DATA SEGMENT —
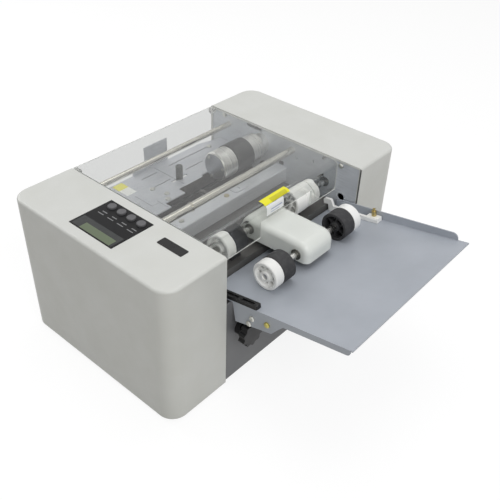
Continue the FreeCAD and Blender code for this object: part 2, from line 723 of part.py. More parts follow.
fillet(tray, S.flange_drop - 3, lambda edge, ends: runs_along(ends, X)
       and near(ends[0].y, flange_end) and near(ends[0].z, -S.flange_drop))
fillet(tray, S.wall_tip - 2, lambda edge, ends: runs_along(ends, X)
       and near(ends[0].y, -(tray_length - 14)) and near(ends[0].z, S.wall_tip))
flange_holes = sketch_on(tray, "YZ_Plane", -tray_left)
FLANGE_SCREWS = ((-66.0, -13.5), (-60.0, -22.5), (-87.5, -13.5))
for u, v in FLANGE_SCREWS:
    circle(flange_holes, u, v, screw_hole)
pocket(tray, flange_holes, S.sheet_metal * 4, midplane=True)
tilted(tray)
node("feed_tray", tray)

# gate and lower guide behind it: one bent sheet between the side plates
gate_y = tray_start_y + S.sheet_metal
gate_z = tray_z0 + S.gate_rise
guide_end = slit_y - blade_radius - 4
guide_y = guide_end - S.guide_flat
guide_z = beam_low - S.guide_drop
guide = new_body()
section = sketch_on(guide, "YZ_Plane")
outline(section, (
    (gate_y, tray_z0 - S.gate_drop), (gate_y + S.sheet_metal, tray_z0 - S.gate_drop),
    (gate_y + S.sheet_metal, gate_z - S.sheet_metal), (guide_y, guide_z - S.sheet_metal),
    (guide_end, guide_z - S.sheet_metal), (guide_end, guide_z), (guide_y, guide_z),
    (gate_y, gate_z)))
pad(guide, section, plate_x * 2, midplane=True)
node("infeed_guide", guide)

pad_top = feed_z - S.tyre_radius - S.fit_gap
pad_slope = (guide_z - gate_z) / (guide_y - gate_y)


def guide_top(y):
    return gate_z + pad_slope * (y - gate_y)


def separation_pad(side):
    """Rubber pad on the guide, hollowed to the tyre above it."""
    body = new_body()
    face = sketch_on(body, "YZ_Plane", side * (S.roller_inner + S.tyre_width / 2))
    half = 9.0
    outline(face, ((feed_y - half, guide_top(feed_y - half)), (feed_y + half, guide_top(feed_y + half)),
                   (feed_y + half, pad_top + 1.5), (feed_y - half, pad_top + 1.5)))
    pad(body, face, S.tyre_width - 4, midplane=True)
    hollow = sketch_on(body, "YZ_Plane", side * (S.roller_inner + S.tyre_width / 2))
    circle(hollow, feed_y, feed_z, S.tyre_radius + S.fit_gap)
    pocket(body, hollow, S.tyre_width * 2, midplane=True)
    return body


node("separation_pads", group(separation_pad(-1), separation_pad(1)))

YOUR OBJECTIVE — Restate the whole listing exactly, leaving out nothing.

WORKED SOLUTION —
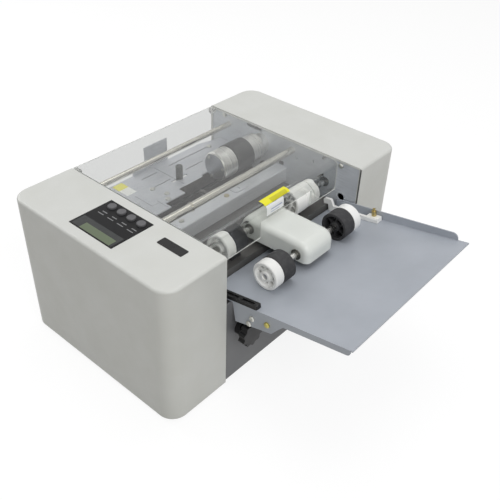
Continue the FreeCAD and Blender code for this object: part 2, from line 723 of part.py. More parts follow.
fillet(tray, S.flange_drop - 3, lambda edge, ends: runs_along(ends, X)
       and near(ends[0].y, flange_end) and near(ends[0].z, -S.flange_drop))
fillet(tray, S.wall_tip - 2, lambda edge, ends: runs_along(ends, X)
       and near(ends[0].y, -(tray_length - 14)) and near(ends[0].z, S.wall_tip))
flange_holes = sketch_on(tray, "YZ_Plane", -tray_left)
FLANGE_SCREWS = ((-66.0, -13.5), (-60.0, -22.5), (-87.5, -13.5))
for u, v in FLANGE_SCREWS:
    circle(flange_holes, u, v, screw_hole)
pocket(tray, flange_holes, S.sheet_metal * 4, midplane=True)
tilted(tray)
node("feed_tray", tray)

# gate and lower guide behind it: one bent sheet between the side plates
gate_y = tray_start_y + S.sheet_metal
gate_z = tray_z0 + S.gate_rise
guide_end = slit_y - blade_radius - 4
guide_y = guide_end - S.guide_flat
guide_z = beam_low - S.guide_drop
guide = new_body()
section = sketch_on(guide, "YZ_Plane")
outline(section, (
    (gate_y, tray_z0 - S.gate_drop), (gate_y + S.sheet_metal, tray_z0 - S.gate_drop),
    (gate_y + S.sheet_metal, gate_z - S.sheet_metal), (guide_y, guide_z - S.sheet_metal),
    (guide_end, guide_z - S.sheet_metal), (guide_end, guide_z), (guide_y, guide_z),
    (gate_y, gate_z)))
pad(guide, section, plate_x * 2, midplane=True)
node("infeed_guide", guide)

pad_top = feed_z - S.tyre_radius - S.fit_gap
pad_slope = (guide_z - gate_z) / (guide_y - gate_y)


def guide_top(y):
    return gate_z + pad_slope * (y - gate_y)


def separation_pad(side):
    """Rubber pad on the guide, hollowed to the tyre above it."""
    body = new_body()
    face = sketch_on(body, "YZ_Plane", side * (S.roller_inner + S.tyre_width / 2))
    half = 9.0
    outline(face, ((feed_y - half, guide_top(feed_y - half)), (feed_y + half, guide_top(feed_y + half)),
                   (feed_y + half, pad_top + 1.5), (feed_y - half, pad_top + 1.5)))
    pad(body, face, S.tyre_width - 4, midplane=True)
    hollow = sketch_on(body, "YZ_Plane", side * (S.roller_inner + S.tyre_width / 2))
    circle(hollow, feed_y, feed_z, S.tyre_radius + S.fit_gap)
    pocket(body, hollow, S.tyre_width * 2, midplane=True)
    return body


node("separation_pads", group(separation_pad(-1), separation_pad(1)))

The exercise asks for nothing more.